→ **EXERCISE DETAILS**:
Identify all lines in the data containing the string "three". Copy them out.

━━━━━━━━━━━━━━━━

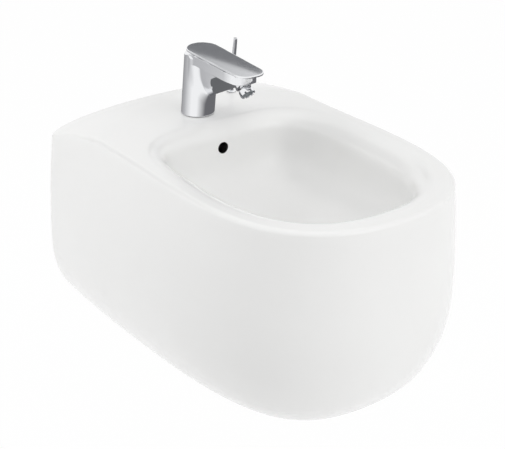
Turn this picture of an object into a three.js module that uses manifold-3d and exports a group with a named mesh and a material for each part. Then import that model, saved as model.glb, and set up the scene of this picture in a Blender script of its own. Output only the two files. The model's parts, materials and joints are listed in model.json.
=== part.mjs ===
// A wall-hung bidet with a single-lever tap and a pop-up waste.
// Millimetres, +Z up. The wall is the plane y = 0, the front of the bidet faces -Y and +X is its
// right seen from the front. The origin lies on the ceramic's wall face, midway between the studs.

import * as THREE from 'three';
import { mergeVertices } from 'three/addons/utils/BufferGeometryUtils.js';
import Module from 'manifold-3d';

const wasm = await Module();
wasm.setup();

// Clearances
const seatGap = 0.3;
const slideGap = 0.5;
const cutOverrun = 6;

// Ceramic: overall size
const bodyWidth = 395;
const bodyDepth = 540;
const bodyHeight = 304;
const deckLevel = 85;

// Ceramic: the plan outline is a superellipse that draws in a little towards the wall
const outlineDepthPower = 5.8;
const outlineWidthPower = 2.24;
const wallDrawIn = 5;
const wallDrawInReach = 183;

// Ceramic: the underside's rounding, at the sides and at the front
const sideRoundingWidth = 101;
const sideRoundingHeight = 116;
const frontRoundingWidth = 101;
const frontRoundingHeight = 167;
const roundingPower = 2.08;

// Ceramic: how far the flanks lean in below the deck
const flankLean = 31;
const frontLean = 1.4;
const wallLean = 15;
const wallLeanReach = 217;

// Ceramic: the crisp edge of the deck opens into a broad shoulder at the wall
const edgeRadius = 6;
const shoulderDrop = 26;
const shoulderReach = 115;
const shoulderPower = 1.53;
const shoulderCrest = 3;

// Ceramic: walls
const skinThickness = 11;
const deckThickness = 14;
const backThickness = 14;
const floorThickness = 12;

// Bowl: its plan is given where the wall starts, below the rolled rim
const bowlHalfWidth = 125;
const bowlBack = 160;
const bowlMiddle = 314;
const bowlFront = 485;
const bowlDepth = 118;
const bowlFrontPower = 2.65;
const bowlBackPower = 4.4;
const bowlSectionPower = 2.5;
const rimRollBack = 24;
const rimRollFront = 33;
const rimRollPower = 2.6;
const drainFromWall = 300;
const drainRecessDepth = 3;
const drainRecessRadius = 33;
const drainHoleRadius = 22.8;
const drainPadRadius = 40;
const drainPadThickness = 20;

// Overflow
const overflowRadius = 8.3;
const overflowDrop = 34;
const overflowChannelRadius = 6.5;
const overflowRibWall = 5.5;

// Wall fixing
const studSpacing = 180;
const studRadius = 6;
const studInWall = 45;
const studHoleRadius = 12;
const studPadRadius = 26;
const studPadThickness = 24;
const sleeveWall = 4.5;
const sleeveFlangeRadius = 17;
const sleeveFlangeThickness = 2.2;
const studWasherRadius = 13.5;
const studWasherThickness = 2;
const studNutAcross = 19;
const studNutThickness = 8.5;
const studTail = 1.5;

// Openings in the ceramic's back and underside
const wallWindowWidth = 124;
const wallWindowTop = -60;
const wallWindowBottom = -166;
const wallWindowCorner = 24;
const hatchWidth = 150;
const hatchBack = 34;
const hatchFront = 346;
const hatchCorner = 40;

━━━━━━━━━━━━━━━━

→ **THE RESPONSE**:
Turn this picture of an object into a three.js module that uses manifold-3d and exports a group with a named mesh and a material for each part. Then import that model, saved as model.glb, and set up the scene of this picture in a Blender script of its own. Output only the two files. The model's parts, materials and joints are listed in model.json.
import * as THREE from 'three';
import { mergeVertices } from 'three/addons/utils/BufferGeometryUtils.js';